Can I move out from the house?
Can I?
From day one i started my working life,
never be in a peaceful mood.
why should u guys give me so much of pressure?
the pressure from u guys make me feel like dying!
Always hope me can be like sister! Can I be like her, I go to sell cigarette to earn money? now opened up her own shop.
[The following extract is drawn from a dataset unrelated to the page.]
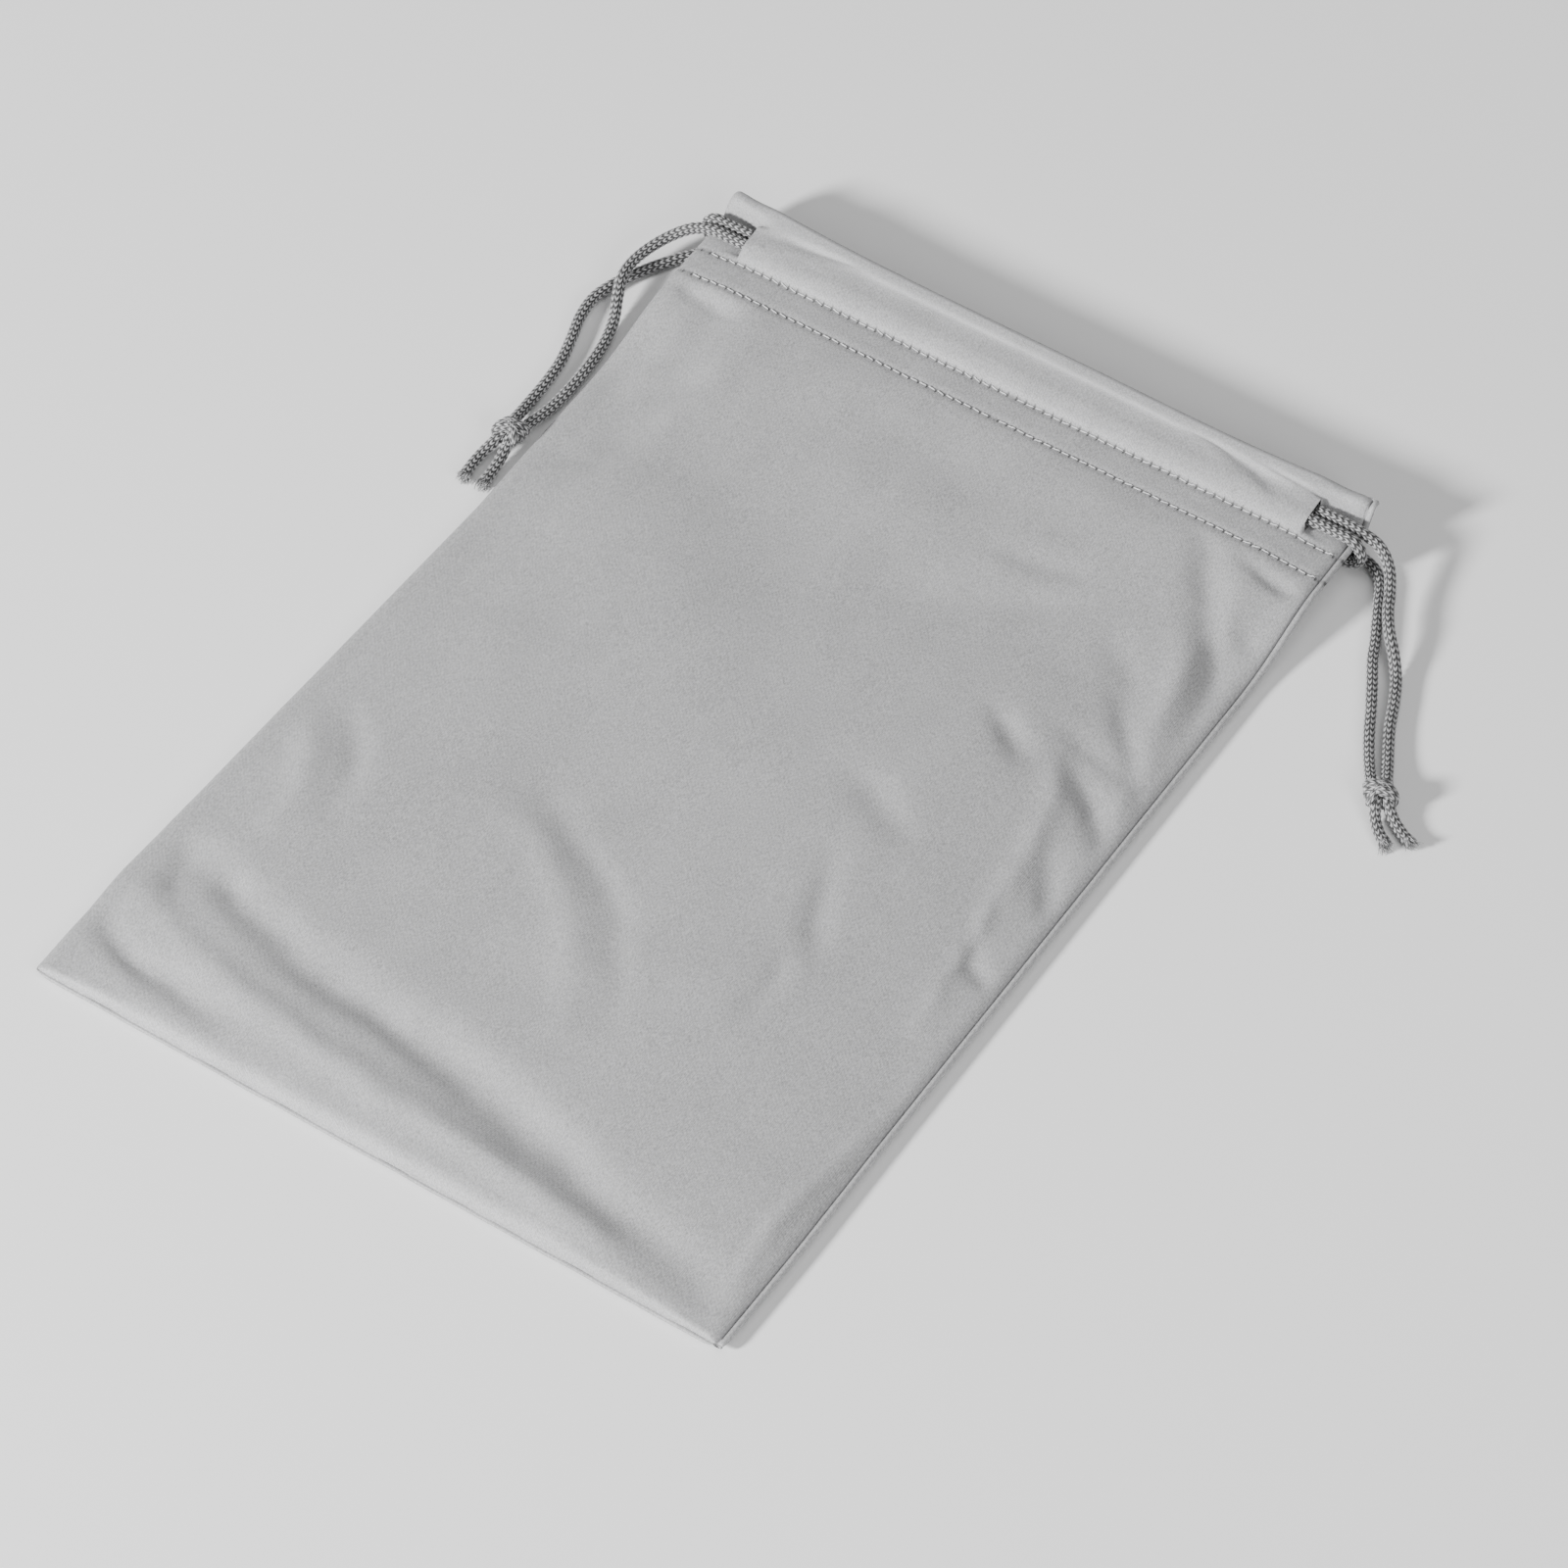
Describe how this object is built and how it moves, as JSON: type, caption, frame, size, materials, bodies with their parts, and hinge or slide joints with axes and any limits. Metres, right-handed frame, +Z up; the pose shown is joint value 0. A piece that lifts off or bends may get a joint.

Can I?
she fight for her own, u guys said is not good to go and sell cigarette. now open up a shop u guys said she is awesome,fight for herself.
What about me?
isn't i fighting for myself now?
why have to force me to do what i do not like to do?
9 - 5 work, can earn money?
until the time i work as normal clerk what u will say again?
i got no money la this la that la.
Maybe now i fight so hard and i get ntg, but i gained experience.
Im only 24 years old, is the best time for me to fight for my 30 years old..
and u guys will just like to scold me..
everyday everyday & everyday..
Can u guys feel proud of me instead of looking at the salary that i earning now??
Can u guys feel a little bit of happy for me that i really make all those success in my career??
no proud of me,no happy for me, but keep blaming, keep scolding,
sister work i didn't?
sister can go back late without working why i cant?
only she is ur daughter and im not?
i facing alots of problem during work time,
who can share with??
not u not u!!u guys will just scold me im stupid im sick im useless im idiot.
ya..im!!
so how?
why have to compare me with sister? why want to make me feel angry on sister?
why?
is because of u guys!!
u guys always said i dowan to share my job life with u guys,
share what??
Do know when started..
when i drive home,
i feel so pressure when i step into that door..
 
I pray to god and hope,
please let me go mad as soon as possible..
stay in Tanjung Rambutan without any burden..
Sick of my life,
Sick of my job..
sick of myself..
im fail,im useless..
i fail to be a daughter, forgive me..
i doknow what to do more!
 


{ 14:51 }

2013年10月28日星期一.


完全不在状况。
完全不知道这一路来那么辛苦的原因。
完全不知道怎么来让自己使力踩油门来那么远工作?
厉害在,就算多么的失望我每天只要一踏进公司,
不放弃的念头又回来了。
是真的该停下自己的脚步,
看看前边的空间还有多少的进步?
再停下来看看,
自己是不是要求过了头,
其实很多事情都未必要求完美?
自己也是不是需要一点休息的时间,
来平衡那其实平衡不了的心情?
 
Baby..
Is time to plan for Holiday..
I need Sunlight..
I need seaside..
I need beer..
I need sand..
I need AIR..
 
=))


{ 12:17 }

2013年10月21日星期一.


低落的人生总会出现一线曙光?

我们口袋可以空,但是脑袋和心不可以空?
记得成就感总大过金钱给的满足感?
那谁可以告诉我,其实自己被利用完过后被抛弃的感觉,
以上哪一个“感”可以给自己一点少许的平衡点?
金钱没有的满足感,又成就感来平衡。
那被抛弃的感觉,有什么可以平衡呢?
看那么多的激励书籍,
原来一点也派不上用场。
所以,扪心自问,
只有自己知道该怎么平衡自己。
只有自己,
会是自己觉得见过最好的心理辅导师。

{ 14:39 }

2013年10月17日星期四.


Can I get away from here?
Feel so down to be in this company,
this environment,
this atmosphere,
and the most important is,
the culture.
What should I do more?
Why I still work that hard?
When can I let go?
How should I let go?
Where should I go after this?
No plan, No hope, No MONEY for all of things,
No plan, No hope No MONEY for my future.
Where's my sunlight?
 

{ 12:41 }

2013年10月11日星期五.


What a busy week until I cant even write a blog..
Straightaway fly to Singapore after Kl show..
I found unsatisfaction for this show. What a stupid show.. arghh..
But is good to go to Singapore for a visit.
feel my job are getting heavier..
Whatever...
What i do is just what I have to do..
 


{ 23:47 }

narcissism.

bold underline italics

materialist.

Forkie
Money

noise.

nonsense.

memories.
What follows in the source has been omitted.